Since the current board majority and administration have been doing the bidding of the powers-that-be in Indianapolis, the Portfolio School Model has already begun to be implemented here in IPS, despite the fact that true discussions on “autonomy” have not taken place yet (The first meeting of the ad-hoc committee takes place Friday, July 3rd at 1:00pm at the Ed Center. Yes, it is an IPS holiday. I know, crazy, right?) Here is proof from the CRPE website that the portfolio model is already being implemented in our city, without any input from IPS stakeholders whatsoever:
And this, from a CRPE white paper:
Dear constituent (taxpayer, parent, teacher, student, resident of Indy)…do you see this as a problem? The utter foundation of public schooling as you know it is being shifted without your knowledge, let alone your input. Remember in my last blog post when I shared with you that “the citizens of the District are to be viewed as the ownership and clients of IPS, to whom the Board is primarily responsible and for whom the Board acts”? This comes directly from IPS policy, and I am giving you a direct example of a violation of that policy.
Google ‘Portfolio Schools’, look beyond the barrage of CRPE links, and read for yourself how this has played out in the network of cities mentioned above. There are plenty of examples like this article about Philly
The Portfolio Model operates on the premise that a free market approach will “weed out” lower performing schools by replacing them with private options – whether they be for-profit or non-for-profit charter schools or vouchers.

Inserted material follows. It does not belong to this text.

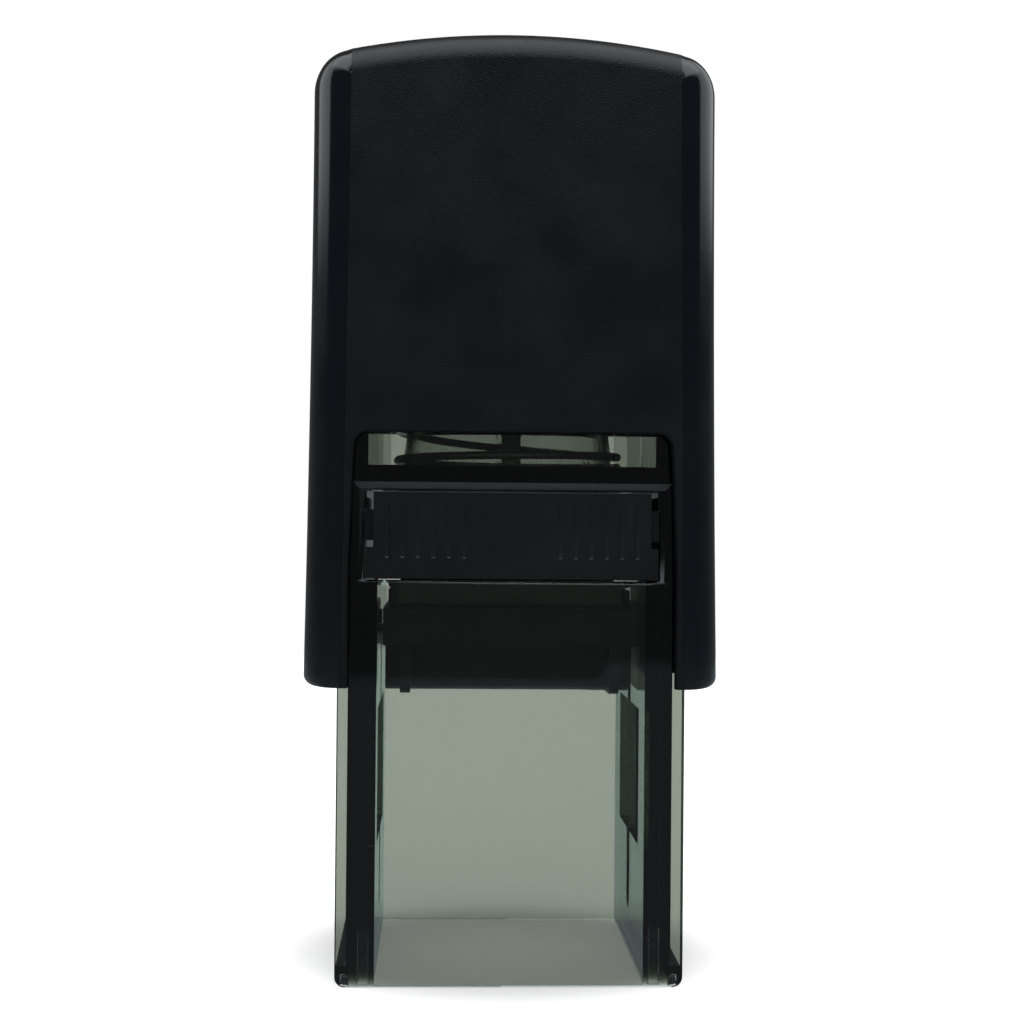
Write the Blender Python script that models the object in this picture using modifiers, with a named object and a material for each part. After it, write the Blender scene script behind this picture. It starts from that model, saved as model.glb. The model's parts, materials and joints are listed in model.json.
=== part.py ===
"""Self inking stamp with a square die: smoked clear base, black cap, flipping die and slide-in pad.

World frame: metres, +Z up, origin at the middle of the foot's underside, front towards -Y.
Rest state: the cap is up on its spring, and the die faces up under the ink pad.
"""

import math

import bmesh
import bpy
from mathutils import Matrix, Vector

MM = 0.001

# Driving dimensions: the impression, and how far the cap presses down
DIE_SIDE = 20.0 * MM
DIE_FACE_RISE = 5.35 * MM      # printing face above the axle
STROKE = 24.5 * MM
AXLE_Z = STROKE + DIE_FACE_RISE  # the face meets the paper at the end of the stroke
AXLE_RADIUS = 1.0 * MM
AXLE_HALF = 16.0 * MM
BORE_GAP = 0.15 * MM           # radial clearance round the axle
FIT_GAP = 0.25 * MM            # clearance between neighbouring mouldings

# Base: front and back plates joined by two thick side walls, a deck and a spring tube
BASE_HALF_X = 15.2 * MM
BASE_HALF_Y = 14.6 * MM
BASE_TOP = 50.0 * MM
PLATE = 1.2 * MM
PLATE_IN_Y = BASE_HALF_Y - PLATE
SIDE_OUT_X = 14.3 * MM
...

Kenneth Saltman of the National Education Policy Center (2010) has conducted research on the portfolio school model and this is his conclusion:
Although the strategy is being advocated by some policy centers, implemented by
some large urban districts, and promoted by the education reforms proposed as
part of the Obama administrations Race to the Top initiative, no peer-reviewed
studies of portfolio districts exist, meaning that no reliable empirical evidence
about portfolio effects is available that supports either the implementation or rejection
of the portfolio district reform model.
Nor is such evidence likely to be forthcoming.
Even advocates acknowledge the enormous difficulty of designing credible
empirical studies to determine how the portfolio approach affects
student achievement and other outcomes. There are anecdotal reports
of achievement gains in one portfolio district, New Orleans. The New Orleans results,
however, have been subjected to serious challenge. Extrapolation of research on the
constituent elements of the model is not helpful because of the complex interactions
of these elements within the portfolio model.
Moreover, even when the constituent elements are considered as a way to predict the
likely success of the model, no evidence is found to suggest that
it will produce gains in either achievement or fiscal efficiency. Finally, the policy writing
of supporters of the portfolio model suggests that the approach is expensive to implement
and may have negative effects on student achievement.
In light of these considerations, it is recommended that policymakers and administrators
use caution in considering the portfolio district approach. It is also highly
recommended that before adopting such a strategy, decision makers ask the following questions:
What credible evidence do we have, or can we obtain, that suggests the
portfolio model offers advantages compared to other reform models?
What would those advantages be, when might they be expected to materialize, and how
might they be documented?
If constituent elements of the model (such as charter schools and test
based accountability) have not produced advantages outside of portfolio systems, what
is the rationale for expecting improved outcomes as part of a portfolio system?
What funding will be needed for startup, and where will it come from?
What funding will be necessary for maintenance of the model?
Where will continuation funds come from if startup funds expire and are not renewed?
How will the cost/benefit ratio of the model be determined?
What potential political and social conflicts seem possible?
How will concerns of dissenting constituents be addressed?
If you find these truths to be unsettling, I would urge you to print of this list of questions, and attend the IPS ad-hoc “autonomy” committee on Friday, July 3rd, at 1:00 pm. It will be held in the IPS board room at 120 E. Walnut. Be prepared to hear the Portfolio Model packaged very beautifully, like a gift you can’t wait to open, with a bow and everything. You’ll have to be very discerning to hear the elements of school privatization woven oh-so-carefully into the conversation, but it will be there. You won’t get to speak…yet. But your time will come.
The truths expressed here are as I see them, are mine alone, and do not reflect the views of any organization officially.